= WHAT THE TASK ASKS =
Look in the material below for the line with "for name, shape" and the line with "points = [vertex.co", then set down exactly those two lines and all lines between, nothing more.

= MATERIAL =
-=-=-=-=-

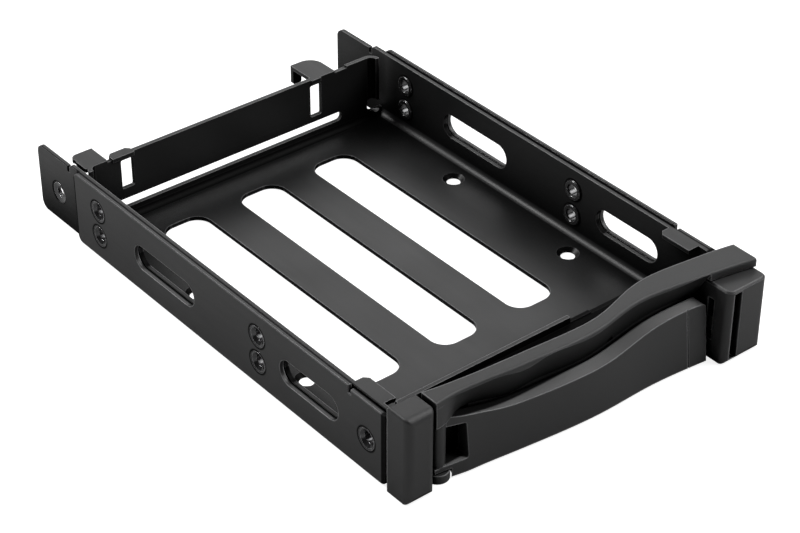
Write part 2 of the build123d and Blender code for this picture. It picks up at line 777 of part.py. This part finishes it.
def latch_housing():
    """Right end block: front slot, latch chamber, nose window and a lug that reaches the front wall."""
    width = front_half_width - housing_left
    depth = front_depth - end_cap_setback
    block = Pos(housing_left + width / 2, housing_front + depth / 2, housing_height / 2) * Box(
        width, depth, housing_height
    )
    front_edges = block.edges().group_by(Axis.Y)[0]
    low_edge = front_edges.filter_by(Axis.X).sort_by(Axis.Z)[0]
    block = fillet(front_edges.filter_by(Axis.Z) + [low_edge], block_corner)
    block = chamfer(block.edges().group_by(Axis.Z)[-1].sort_by(Axis.Y)[0:3], housing_edge)
    slot_x = housing_left + housing_rim + slot_width / 2
    slot_high = housing_height - slot_bridge
    slot = Pos(slot_x, housing_front + chamber_front / 2, (slot_low + slot_high) / 2) * Box(
        slot_width, chamber_front * 1.5, slot_high - slot_low
    )
    chamber_rear = nose - end_cap_setback
    chamber_start = housing_front + chamber_front
    chamber = Pos(
        chamber_centre_x(), (chamber_start + chamber_rear) / 2 + 1, (chamber_low + chamber_high) / 2
    ) * Box(chamber_width, chamber_rear - chamber_start + 2, chamber_high - chamber_low)
    nose_low = latch_low - latch_travel - joint_gap
    nose_high = latch_low + latch_height + joint_gap
    window = Pos(housing_left, latch_nose_y(), (nose_low + nose_high) / 2) * Box(
        housing_rim * 3, tongue_thick + 2 * latch_clear, nose_high - nose_low
    )
    lug_x, lug_z = front_screw_places()[3]
    lug_depth = front_wall_setback + end_cap_setback
    lug = Pos(lug_x, wall_front - lug_depth / 2, lug_z) * Box(end_lug_width, lug_depth, boss_height)
    body = block + lug - slot - chamber - window
    return body - along_y(lug_x, wall_front - screw_length / 2, lug_z) * Cylinder(screw_thread / 2, screw_length)


def latch_nose_y():
    """Depth of the latch nose, just ahead of the lever's tongue."""
    return nose + tongue_front - tongue_thick / 2 - latch_clear


def release_latch():
    """Vertical slider with a thumb ridge in the slot and a nose beside the lever's tongue."""
    start = housing_front + chamber_front + latch_clear
    width = chamber_width - 2 * latch_clear
    body = Pos(chamber_centre_x(), start + latch_depth / 2, latch_low + latch_height / 2) * Box(
        width, latch_depth, latch_height
    )
    body = chamfer(body.edges().filter_by(Axis.Y), latch_clear)
    thumb_x = housing_left + housing_rim + slot_width / 2
    thumb_front = housing_front + latch_thumb_recess
    thumb = Pos(thumb_x, (thumb_front + start) / 2, latch_low + latch_height / 2) * Box(
        slot_width - 2 * latch_clear, start - thumb_front, latch_thumb_height
    )
    thumb = fillet(thumb.edges().filter_by(Axis.X).group_by(Axis.Y)[0], latch_thumb_height / 6)
    nose_left = housing_left + latch_clear
    nose_right = chamber_centre_x()
    nose_z = (tongue_low + tongue_high) / 2
    tip = Pos((nose_left + nose_right) / 2, latch_nose_y(), nose_z) * Box(
        nose_right - nose_left, tongue_thick, latch_nose_height
    )
    return body + thumb + tip


def latch_retainer():
    """Plug behind the latch that closes the chamber."""
    start = housing_front + chamber_front + 2 * latch_clear + latch_depth
    end = wall_front + sheet - screw_length - joint_gap
    plug = Pos(chamber_centre_x(), (start + end) / 2, (chamber_low + chamber_high) / 2) * Box(
        chamber_width, end - start, chamber_high - chamber_low
    )
    return chamfer(plug.faces().sort_by(Axis.Y)[-1].outer_wire().edges(), latch_clear)


def latch_spring():
    """Compression spring under the latch, standing on the chamber floor."""
    height = latch_low - chamber_low
    path_height = height - spring_wire
    pitch = path_height / spring_turns
    centre_y = housing_front + chamber_front + latch_clear + latch_depth / 2
    path = Helix(pitch, path_height, spring_radius)
    wire = Plane(origin=path @ 0, z_dir=path % 0) * Circle(spring_wire / 2)
    coil = sweep(wire, path=path)
    return Pos(chamber_centre_x(), centre_y, chamber_low + spring_wire / 2) * coil


def front_screw(x, z):
    """Cross recess screw whose head bears on the rear of the front wall."""
    head_face = wall_front + sheet
    shank = Cylinder(screw_thread / 2, screw_length)
    shank = along_y(x, head_face - screw_length / 2, z) * shank
    head = along_y(x, head_face + screw_head_thick / 2, z) * Cylinder(screw_head / 2, screw_head_thick)
    head = fillet(head.edges().filter_by(GeomType.CIRCLE).sort_by(Axis.Y)[-1], screw_head_thick / 3)
    recess = Box(screw_recess, 2 * screw_recess_depth, screw_recess / 3)
    cross = recess + Rot(0, 90, 0) * recess
    return shank + head - Pos(x, head_face + screw_head_thick, z) * cross


def build_all():
    """Every node by name."""
    places = front_screw_places()
    return {
        "tray_pan": tray_pan(),
        "left_rail": rail(-1),
        "right_rail": rail(1),
        "left_rail_eyelets": rail_eyelets(-1),
        "right_rail_eyelets": rail_eyelets(1),
        "left_ear_bush": ear_bush(-1),
        "right_ear_bush": ear_bush(1),
        "left_end_cap": left_end_cap(),
        "bezel_frame": bezel_frame(),
        "ejector_lever": ejector_lever(),
        "lever_pin": lever_pin(),
        "latch_housing": latch_housing(),
        "release_latch": release_latch(),
        "latch_retainer": latch_retainer(),
        "latch_spring": latch_spring(),
        "left_cap_screw": front_screw(*places[0]),
        "bezel_screws": Compound(children=[front_screw(*places[1]), front_screw(*places[2])]),
        "housing_screw": front_screw(*places[3]),
    }


os.makedirs("parts", exist_ok=True)
for name, shape in build_all().items():
    export_step(shape, "parts/" + name + ".step")
    box = shape.bounding_box()
    print(name, "solids", len(shape.solids()), "volume", round(shape.volume, 1), box.min, box.max)
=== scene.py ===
# A hot swap drive caddy, all in black: a tray folded from steel sheet with a rail riveted to each
# side, and a moulded plastic front that holds an ejector lever and its sliding latch.
# Metres, +Z up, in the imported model's own frame. The lever faces -Y.
import bpy
import math
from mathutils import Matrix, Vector


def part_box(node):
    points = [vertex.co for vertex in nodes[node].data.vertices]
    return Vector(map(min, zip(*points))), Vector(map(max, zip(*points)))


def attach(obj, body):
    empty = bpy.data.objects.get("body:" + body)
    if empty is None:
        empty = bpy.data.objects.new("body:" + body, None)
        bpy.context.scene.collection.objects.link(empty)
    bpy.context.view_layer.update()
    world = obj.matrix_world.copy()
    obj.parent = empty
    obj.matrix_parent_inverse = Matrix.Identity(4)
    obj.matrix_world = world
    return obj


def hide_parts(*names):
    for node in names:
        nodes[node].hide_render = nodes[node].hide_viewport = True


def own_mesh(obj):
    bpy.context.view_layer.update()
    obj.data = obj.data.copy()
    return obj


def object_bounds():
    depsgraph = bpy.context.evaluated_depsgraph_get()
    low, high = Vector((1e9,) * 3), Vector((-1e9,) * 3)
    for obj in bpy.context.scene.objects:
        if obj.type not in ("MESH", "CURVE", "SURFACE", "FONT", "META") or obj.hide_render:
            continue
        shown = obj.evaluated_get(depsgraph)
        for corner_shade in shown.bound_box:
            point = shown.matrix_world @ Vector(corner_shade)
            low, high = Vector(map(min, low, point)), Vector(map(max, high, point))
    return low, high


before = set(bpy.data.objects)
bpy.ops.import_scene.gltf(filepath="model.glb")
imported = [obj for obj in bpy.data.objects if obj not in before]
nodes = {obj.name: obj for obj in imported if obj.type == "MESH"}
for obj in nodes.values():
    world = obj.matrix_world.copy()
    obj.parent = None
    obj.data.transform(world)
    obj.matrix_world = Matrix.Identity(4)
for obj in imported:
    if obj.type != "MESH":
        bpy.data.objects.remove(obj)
cad_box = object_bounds()


# The viewer stands ahead of the caddy's left front corner and looks down on it through a long lens,
# as for a catalogue picture.
viewer_stand = (-0.3060, -0.38265, 0.34224)
viewer_turns = (55.268, -0.134, -39.093)  # degrees about X, Y and Z
lens_length = 101.12  # millimetres
nearest_seen = 0.01

viewer = bpy.data.objects.new("viewer", bpy.data.cameras.new("viewer"))
viewer.location = viewer_stand
viewer.rotation_euler = [math.radians(turn) for turn in viewer_turns]
viewer.data.lens = lens_length
viewer.data.clip_start = nearest_seen
bpy.context.collection.objects.link(viewer)
bpy.context.scene.camera = viewer


# Tray pan: one blank of 1.2 mm steel, stamped, then folded up on all four sides, with round bends,
# and dipped in a black coat that leaves a satin skin, thinner along every cut edge, where its
# lighter colour is partly rubbed coat and partly painted highlight.
# The dull black that painted shade falls to.
painted_shade_black = (0.002, 0.002, 0.002, 1)

# Ways that a surface can face.
up, right, left, ahead = (0, 0, 1), (1, 0, 0), (-1, 0, 0), (0, -1, 0)

# Where flange, rail and ear meet, and where painted shade lines lie along the joints: distances
# from the middle, along the caddy and above its foot. A pair is where the painted shade begins and
# where it is complete.
rail_gap_middle = 0.05262
flange_skin = (0.0519, 0.0521)
rail_rear_end = 0.0646
rail_nose = (-0.0665, -0.0669)
low_top = (0.0208, 0.0204)
low_top_front = (-0.0650, -0.0654)

# Middles of the eyelets and of the ear's bush, seen from the side, each ringed with painted shade.
joined_at = ((0, 0.0532, 0.0150), (0, 0.0532, 0.0072), (0, -0.0181, 0.0150), (0, -0.0181, 0.0072),
             (0, -0.0612, 0.0101), (0, 0.0758, 0.0092))
shade_ring_radius = 0.0032


class Wire:
    """An output of a finish's nodes, written with in plain sums. Numbers go through Math nodes, and
    places and directions through Vector Math."""

    def __init__(self, finish, socket):
        self.finish = finish
        self.socket = socket

    def work(self, operation, *values, out=0):
        vectors = any(isinstance(value, Wire) and value.socket.type == "VECTOR" for value in values)
        kind = "ShaderNodeVectorMath" if vectors else "ShaderNodeMath"
        return self.finish.node(kind, {"operation": operation}, dict(enumerate(values)), out)

    def __add__(self, other):
        return self.work("ADD", self, other)

    def __radd__(self, other):
        return self.work("ADD", other, self)

    def __sub__(self, other):
        return self.work("SUBTRACT", self, other)

    def __rsub__(self, other):
        return self.work("SUBTRACT", other, self)

    def __mul__(self, other):
        return self.work("MULTIPLY", self, other)

    def __rmul__(self, other):
        return self.work("MULTIPLY", other, self)

    def __or__(self, other):
        """The greater of two."""
        return self.work("MAXIMUM", self, other)

    def __ror__(self, other):
        return self.work("MAXIMUM", other, self)

    def __and__(self, other):
        """The lesser of two."""
        return self.work("MINIMUM", self, other)

    def __rand__(self, other):
        return self.work("MINIMUM", other, self)

    def __matmul__(self, other):
        """How far two directions agree, from -1 to 1."""
        return self.work("DOT_PRODUCT", self, other, out="Value")

    def __rmatmul__(self, other):
        return self.work("DOT_PRODUCT", other, self, out="Value")

    def __abs__(self):
        return self.work("ABSOLUTE", self)

    def apart(self, spot):
        """How far a place is from a spot."""
        return self.work("DISTANCE", self, spot, out="Value")

    def unit(self):
        """A direction at length 1."""
        return self.work("NORMALIZE", self)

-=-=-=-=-

= TASK RESULT =
for name, shape in build_all().items():
    export_step(shape, "parts/" + name + ".step")
    box = shape.bounding_box()
    print(name, "solids", len(shape.solids()), "volume", round(shape.volume, 1), box.min, box.max)
=== scene.py ===
# A hot swap drive caddy, all in black: a tray folded from steel sheet with a rail riveted to each
# side, and a moulded plastic front that holds an ejector lever and its sliding latch.
# Metres, +Z up, in the imported model's own frame. The lever faces -Y.
import bpy
import math
from mathutils import Matrix, Vector


def part_box(node):
    points = [vertex.co for vertex in nodes[node].data.vertices]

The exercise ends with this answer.